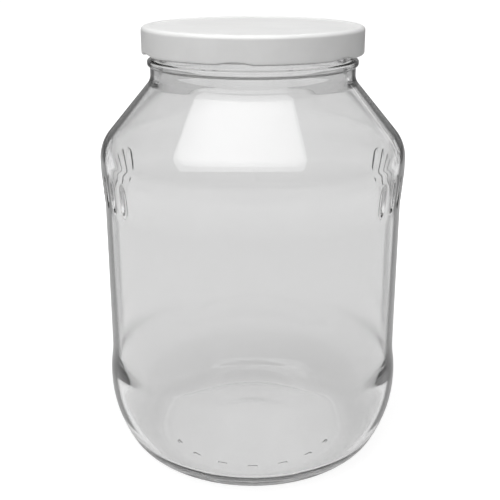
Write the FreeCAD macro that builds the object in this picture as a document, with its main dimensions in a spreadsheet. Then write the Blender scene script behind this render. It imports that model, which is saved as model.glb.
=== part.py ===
import FreeCAD, Part
import os
from math import acos, atan2, pi, sin, tan

import Sketcher
from FreeCAD import Vector

# A large, empty preserving jar of clear glass, closed with a lug-type twist-off cap.
# Z points up along the jar's axis, the jar stands on Z = 0 and its front faces -Y.
# Lengths are in millimetres and angles in degrees. "drop" is a height measured down from the
# sealing rim, so that a taller jar only gets a longer label panel.

SIZES = {
    # glass, outside
    "rim_height": 232.0,
    "body_radius": 80.35,  # at the two bumper bands, the widest places
    "panel_recess": 1.45,  # label panel under the bands
    "upper_band_drop": 70.5,  # to the band's lower edge
    "panel_top_drop": 89.0,
    "taper_round": 60.0,  # at both ends of the taper between them
    "panel_bottom_height": 57.5,
    "lower_band_height": 50.5,  # to the band's upper edge
    "band_round": 30.0,  # at the lower band
    "shoulder_drop": 58.1,  # to where the shoulder's cone would meet the band
    "shoulder_round": 20.0,
    "neck_drop": 25.8,  # to where the cone would meet the neck
    "neck_step": 0.8,  # neck outside the finish
    "neck_round": 8.0,
    "bead_drop": 16.8,  # to the middle of the transfer bead
    "bead_depth": 2.2,  # bead outside the finish
    "bead_width": 4.0,
    "bead_crest": 2.4,
    "bead_round": 1.1,
    "finish_radius": 52.2,
    "rim_round": 1.5,
    # glass, heel and base
    "heel_start": 43.5,
    "heel_round": 66.0,
    "heel_flat": 0.8,  # straight stretch between the two rounds
    "base_round": 21.5,
    "ring_width": 2.4,  # the flat ring that the jar stands on
    "ring_round": 3.0,
    "punt_edge_step": 9.0,
    "punt_edge_height": 2.0,
    "punt_round": 20.0,
    "punt_flat_radius": 20.0,
    "punt_height": 4.6,
    "dome_round": 90.0,
    # glass, inside
    "finish_wall": 4.0,
    "panel_wall": 3.2,
    "shoulder_wall": 3.4,
    "floor_height": 8.5,
    "floor_edge_radius": 42.0,
    "floor_rise": 1.9,
    "inner_shoulder_round": 17.0,
    "inner_neck_round": 11.0,
    "inner_heel_start": 43.0,
    "inner_heel_round": 60.0,
    "inner_base_round": 13.0,
    "inner_rim_round": 1.2,
    # grip flutes on both flanks, in the taper under the upper band
    "flute_count": 8,
    "flute_pitch": 8.2,
    "flute_turn": 81.1,  # from the front to the middle of a flank's row
    "flute_width": 5.6,
    "flute_depth": 1.0,
    "flute_top_drop": 70.0,
    "flute_length": 18.0,
    # interrupted thread
    "thread_count": 6,
    "first_thread": 31.0,  # direction of the middle of one thread, counted from +X
    "thread_depth": 1.8,
    "thread_drop": 8.2,
    "thread_slope": 3.5,
    "thread_bow": 12.8,  # from the jar's axis to the centre of the thread's own arc
    "thread_span": 72.0,  # of that arc
    # cap and its lugs
    "sheet": 0.3,
    "cap_clearance": 0.5,  # curl to thread
    "cap_round": 2.2,
    "rim_band": 4.4,  # raised band round the cap's edge
    "step_width": 1.2,
    "step_depth": 0.45,
    "curl": 2.5,
    "curl_round": 1.1,
    "lug_lag": 10.0,  # how far a closed lug is past the middle of its thread
    "lug_clearance": 0.15,  # lug to thread
    "lug_gap": 0.7,  # lug to finish
    "lug_thickness": 1.3,
    "lug_tip_width": 9.0,
    "lug_root_width": 13.0,
    "lug_round": 1.2,
    "notch_depth": 1.0,
    "notch_width": 17.0,
    # sealing ring between the rim and the cap
    "seal_thickness": 0.8,
    "seal_lap": 0.6,  # inside the bore's edge
    "seal_margin": 0.2,  # from where the cap's edge starts to curve down
}


def make_sheet(doc):
    sheet = doc.addObject("Spreadsheet::Sheet", "Sizes")
    for row, (alias, value) in enumerate(SIZES.items(), start=1):
        sheet.set(f"A{row}", str(value))
        sheet.setAlias(f"A{row}", alias)
    doc.recompute()


# Expressions that several sub-parts share. Plain names in them are the sheet's aliases.
PANEL = "(body_radius - panel_recess)"
INNER_BODY = f"({PANEL} - panel_wall)"
BORE = "(finish_radius - finish_wall)"
NECK = "(finish_radius + neck_step)"
CONE_SLOPE = f"((shoulder_drop - neck_drop) / (body_radius - {NECK}))"
THREAD_ARC = "(finish_radius - thread_bow)"
CURL_INNER = "(finish_radius + thread_depth + cap_clearance)"
CAP = f"({CURL_INNER} + curl)"
PLATE_UNDERSIDE = "(rim_height + seal_thickness)"
BAND_UNDERSIDE = f"({PLATE_UNDERSIDE} + step_depth)"

# Where a closed lug lies under its thread: the angle along the thread's own arc, the radius
# and height of the thread's middle line there, and the flank's drop at the lug's tip.
LUG_ARC_ANGLE = f"(lug_lag * 1 deg + asin(thread_bow * sin(lug_lag) / {THREAD_ARC}))"
LUG_LINE_RADIUS = f"({THREAD_ARC} * sin({LUG_ARC_ANGLE}) / sin(lug_lag))"
LUG_LINE_DROP = f"(thread_drop + {THREAD_ARC} * sin({LUG_ARC_ANGLE}) * sin(thread_slope))"
LUG_TIP = "(finish_radius + lug_gap)"
FLANK = f"sqrt(thread_depth ^ 2 - ({LUG_TIP} - {LUG_LINE_RADIUS}) ^ 2)"
LUG_TOP = f"(rim_height - {LUG_LINE_DROP} - {FLANK} - lug_clearance)"
CAP_BOTTOM = f"({LUG_TOP} - lug_thickness / 2 - curl / 2)"


def sized(expression):
    """The same expression with every alias as a reference to the sheet."""
    words = []
    word = ""
    for letter in expression + " ":
        if letter.isalnum() or letter == "_":
            word += letter
            continue
        words.append(f"Sizes.{word}" if word in SIZES else word)
        words.append(letter)
        word = ""
    return "".join(words).strip()


def value(owner, expression):
    return float(owner.evalExpression(sized(expression)))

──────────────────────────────

*PROBLEM REQUIREMENTS*: Restate the listing above word for word.

*RESPONSE FOR THIS EXERCISE*:
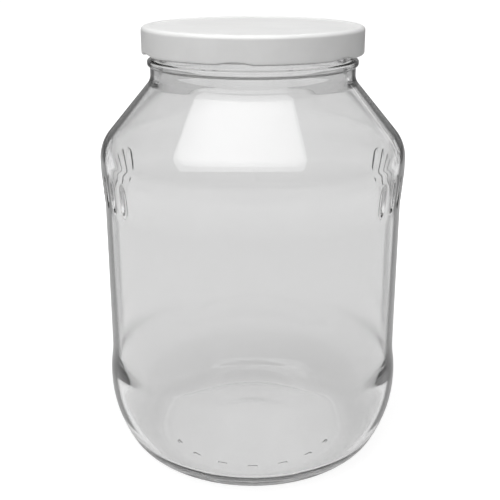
Write the FreeCAD macro that builds the object in this picture as a document, with its main dimensions in a spreadsheet. Then write the Blender scene script behind this render. It imports that model, which is saved as model.glb.
=== part.py ===
import FreeCAD, Part
import os
from math import acos, atan2, pi, sin, tan

import Sketcher
from FreeCAD import Vector

# A large, empty preserving jar of clear glass, closed with a lug-type twist-off cap.
# Z points up along the jar's axis, the jar stands on Z = 0 and its front faces -Y.
# Lengths are in millimetres and angles in degrees. "drop" is a height measured down from the
# sealing rim, so that a taller jar only gets a longer label panel.

SIZES = {
    # glass, outside
    "rim_height": 232.0,
    "body_radius": 80.35,  # at the two bumper bands, the widest places
    "panel_recess": 1.45,  # label panel under the bands
    "upper_band_drop": 70.5,  # to the band's lower edge
    "panel_top_drop": 89.0,
    "taper_round": 60.0,  # at both ends of the taper between them
    "panel_bottom_height": 57.5,
    "lower_band_height": 50.5,  # to the band's upper edge
    "band_round": 30.0,  # at the lower band
    "shoulder_drop": 58.1,  # to where the shoulder's cone would meet the band
    "shoulder_round": 20.0,
    "neck_drop": 25.8,  # to where the cone would meet the neck
    "neck_step": 0.8,  # neck outside the finish
    "neck_round": 8.0,
    "bead_drop": 16.8,  # to the middle of the transfer bead
    "bead_depth": 2.2,  # bead outside the finish
    "bead_width": 4.0,
    "bead_crest": 2.4,
    "bead_round": 1.1,
    "finish_radius": 52.2,
    "rim_round": 1.5,
    # glass, heel and base
    "heel_start": 43.5,
    "heel_round": 66.0,
    "heel_flat": 0.8,  # straight stretch between the two rounds
    "base_round": 21.5,
    "ring_width": 2.4,  # the flat ring that the jar stands on
    "ring_round": 3.0,
    "punt_edge_step": 9.0,
    "punt_edge_height": 2.0,
    "punt_round": 20.0,
    "punt_flat_radius": 20.0,
    "punt_height": 4.6,
    "dome_round": 90.0,
    # glass, inside
    "finish_wall": 4.0,
    "panel_wall": 3.2,
    "shoulder_wall": 3.4,
    "floor_height": 8.5,
    "floor_edge_radius": 42.0,
    "floor_rise": 1.9,
    "inner_shoulder_round": 17.0,
    "inner_neck_round": 11.0,
    "inner_heel_start": 43.0,
    "inner_heel_round": 60.0,
    "inner_base_round": 13.0,
    "inner_rim_round": 1.2,
    # grip flutes on both flanks, in the taper under the upper band
    "flute_count": 8,
    "flute_pitch": 8.2,
    "flute_turn": 81.1,  # from the front to the middle of a flank's row
    "flute_width": 5.6,
    "flute_depth": 1.0,
    "flute_top_drop": 70.0,
    "flute_length": 18.0,
    # interrupted thread
    "thread_count": 6,
    "first_thread": 31.0,  # direction of the middle of one thread, counted from +X
    "thread_depth": 1.8,
    "thread_drop": 8.2,
    "thread_slope": 3.5,
    "thread_bow": 12.8,  # from the jar's axis to the centre of the thread's own arc
    "thread_span": 72.0,  # of that arc
    # cap and its lugs
    "sheet": 0.3,
    "cap_clearance": 0.5,  # curl to thread
    "cap_round": 2.2,
    "rim_band": 4.4,  # raised band round the cap's edge
    "step_width": 1.2,
    "step_depth": 0.45,
    "curl": 2.5,
    "curl_round": 1.1,
    "lug_lag": 10.0,  # how far a closed lug is past the middle of its thread
    "lug_clearance": 0.15,  # lug to thread
    "lug_gap": 0.7,  # lug to finish
    "lug_thickness": 1.3,
    "lug_tip_width": 9.0,
    "lug_root_width": 13.0,
    "lug_round": 1.2,
    "notch_depth": 1.0,
    "notch_width": 17.0,
    # sealing ring between the rim and the cap
    "seal_thickness": 0.8,
    "seal_lap": 0.6,  # inside the bore's edge
    "seal_margin": 0.2,  # from where the cap's edge starts to curve down
}


def make_sheet(doc):
    sheet = doc.addObject("Spreadsheet::Sheet", "Sizes")
    for row, (alias, value) in enumerate(SIZES.items(), start=1):
        sheet.set(f"A{row}", str(value))
        sheet.setAlias(f"A{row}", alias)
    doc.recompute()


# Expressions that several sub-parts share. Plain names in them are the sheet's aliases.
PANEL = "(body_radius - panel_recess)"
INNER_BODY = f"({PANEL} - panel_wall)"
BORE = "(finish_radius - finish_wall)"
NECK = "(finish_radius + neck_step)"
CONE_SLOPE = f"((shoulder_drop - neck_drop) / (body_radius - {NECK}))"
THREAD_ARC = "(finish_radius - thread_bow)"
CURL_INNER = "(finish_radius + thread_depth + cap_clearance)"
CAP = f"({CURL_INNER} + curl)"
PLATE_UNDERSIDE = "(rim_height + seal_thickness)"
BAND_UNDERSIDE = f"({PLATE_UNDERSIDE} + step_depth)"

# Where a closed lug lies under its thread: the angle along the thread's own arc, the radius
# and height of the thread's middle line there, and the flank's drop at the lug's tip.
LUG_ARC_ANGLE = f"(lug_lag * 1 deg + asin(thread_bow * sin(lug_lag) / {THREAD_ARC}))"
LUG_LINE_RADIUS = f"({THREAD_ARC} * sin({LUG_ARC_ANGLE}) / sin(lug_lag))"
LUG_LINE_DROP = f"(thread_drop + {THREAD_ARC} * sin({LUG_ARC_ANGLE}) * sin(thread_slope))"
LUG_TIP = "(finish_radius + lug_gap)"
FLANK = f"sqrt(thread_depth ^ 2 - ({LUG_TIP} - {LUG_LINE_RADIUS}) ^ 2)"
LUG_TOP = f"(rim_height - {LUG_LINE_DROP} - {FLANK} - lug_clearance)"
CAP_BOTTOM = f"({LUG_TOP} - lug_thickness / 2 - curl / 2)"


def sized(expression):
    """The same expression with every alias as a reference to the sheet."""
    words = []
    word = ""
    for letter in expression + " ":
        if letter.isalnum() or letter == "_":
            word += letter
            continue
        words.append(f"Sizes.{word}" if word in SIZES else word)
        words.append(letter)
        word = ""
    return "".join(words).strip()


def value(owner, expression):
    return float(owner.evalExpression(sized(expression)))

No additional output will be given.